WHAT TO PRODUCE
Copy nothing but the lines below running from the line containing "tube_right_front();" through the line containing "# ---- Camera, floor", both end lines included.
##### LISTED ENTRIES #####
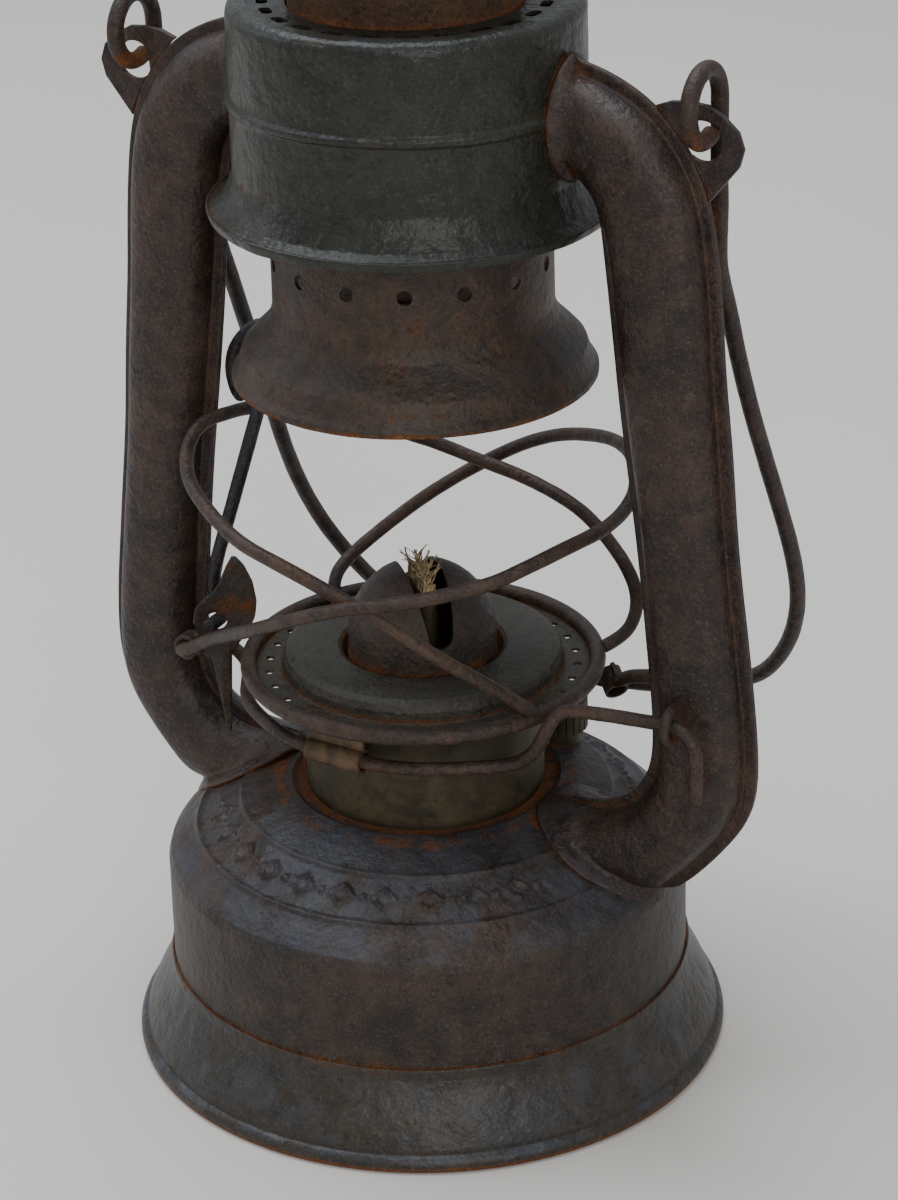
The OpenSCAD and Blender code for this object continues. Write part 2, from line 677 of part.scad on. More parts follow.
module bail() {
    other = [for (v = bail_half) [-v[0], v[1], v[2]]];
    color("#3b332d") wire(concat(reversed(bail_half), [[0, 72.2, 48.2]], other), bail_wire, 10);
}

// ---- Nodes -----------------------------------------------------------------------------------

tank_shell();
tank_foot();
tank_bottom();
burner_collar();
filler_neck();
filler_cap();
filler_gasket();
burner_cup();
burner_deck();
burner_cone();
wick_tube();
wick();
spindle_sleeve();
wick_spindle();
wick_knob();
carrier_ring();
globe_plate();
guard_wire_a();
guard_wire_b();
rear_lift_wire();
wire_clips();
lift_lever();
pull_rod();
tube_right_front();
tube_right_rear();
tube_left_front();
tube_left_rear();
bail_ears();
wire_staples();
shoe_rivets();
hood_shell();
hood_top();
chimney();
flue();
chimney_spring();
top_cap();
cap_eye();
top_ring();
bail();
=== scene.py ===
import json
import math
import random

import bmesh
import bpy
from mathutils import Matrix, Vector, noise


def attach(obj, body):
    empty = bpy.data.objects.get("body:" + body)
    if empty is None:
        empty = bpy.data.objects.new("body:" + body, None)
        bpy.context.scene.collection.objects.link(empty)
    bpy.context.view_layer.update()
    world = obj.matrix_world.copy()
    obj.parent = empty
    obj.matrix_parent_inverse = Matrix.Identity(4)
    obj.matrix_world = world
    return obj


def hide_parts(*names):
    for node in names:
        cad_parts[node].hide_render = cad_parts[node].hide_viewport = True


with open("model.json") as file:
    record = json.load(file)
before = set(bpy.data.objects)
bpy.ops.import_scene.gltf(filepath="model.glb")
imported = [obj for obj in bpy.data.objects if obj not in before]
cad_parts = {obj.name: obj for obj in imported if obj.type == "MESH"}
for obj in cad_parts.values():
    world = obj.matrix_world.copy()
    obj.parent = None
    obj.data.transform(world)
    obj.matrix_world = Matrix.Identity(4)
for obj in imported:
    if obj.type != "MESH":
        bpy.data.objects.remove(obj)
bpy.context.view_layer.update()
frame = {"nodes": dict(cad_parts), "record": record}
MM = 0.001
BODIES = frame["record"]["behaviour"]["bodies"]
BODY_OF = {node: body for body, members in BODIES.items() for node in members}
SLOT_OF = {s["node"]: s["material_slot"] for s in frame["record"]["subparts"]}
MATERIALS = {}


# ---- Camera, floor and light ---------------------------------------------------------------

CAMERA_PLACE = (0.3228, -0.5590, 0.4000)
CAMERA_TURN = (29.51, 25.13, 1.298)  # azimuth, downward pitch and roll, in degrees
CAMERA_LENS, CAMERA_SENSOR = 105, 36
LIGHT_AIM = Vector((0, 0, 0.11))
SKY_COLOUR, SKY_STRENGTH = (0.94, 0.965, 1.0, 1), 0.47
FLOOR_SIZE = 6


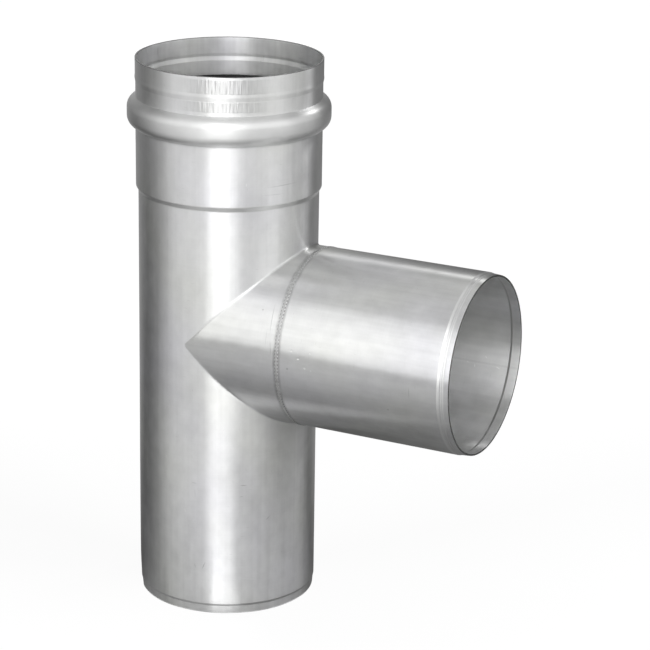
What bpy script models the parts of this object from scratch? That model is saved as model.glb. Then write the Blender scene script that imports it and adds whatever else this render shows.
#####
EXPECTED OUTPUT
tube_right_front();
tube_right_rear();
tube_left_front();
tube_left_rear();
bail_ears();
wire_staples();
shoe_rivets();
hood_shell();
hood_top();
chimney();
flue();
chimney_spring();
top_cap();
cap_eye();
top_ring();
bail();
=== scene.py ===
import json
import math
import random

import bmesh
import bpy
from mathutils import Matrix, Vector, noise


def attach(obj, body):
    empty = bpy.data.objects.get("body:" + body)
    if empty is None:
        empty = bpy.data.objects.new("body:" + body, None)
        bpy.context.scene.collection.objects.link(empty)
    bpy.context.view_layer.update()
    world = obj.matrix_world.copy()
    obj.parent = empty
    obj.matrix_parent_inverse = Matrix.Identity(4)
    obj.matrix_world = world
    return obj


def hide_parts(*names):
    for node in names:
        cad_parts[node].hide_render = cad_parts[node].hide_viewport = True


with open("model.json") as file:
    record = json.load(file)
before = set(bpy.data.objects)
bpy.ops.import_scene.gltf(filepath="model.glb")
imported = [obj for obj in bpy.data.objects if obj not in before]
cad_parts = {obj.name: obj for obj in imported if obj.type == "MESH"}
for obj in cad_parts.values():
    world = obj.matrix_world.copy()
    obj.parent = None
    obj.data.transform(world)
    obj.matrix_world = Matrix.Identity(4)
for obj in imported:
    if obj.type != "MESH":
        bpy.data.objects.remove(obj)
bpy.context.view_layer.update()
frame = {"nodes": dict(cad_parts), "record": record}
MM = 0.001
BODIES = frame["record"]["behaviour"]["bodies"]
BODY_OF = {node: body for body, members in BODIES.items() for node in members}
SLOT_OF = {s["node"]: s["material_slot"] for s in frame["record"]["subparts"]}
MATERIALS = {}


# ---- Camera, floor and light ---------------------------------------------------------------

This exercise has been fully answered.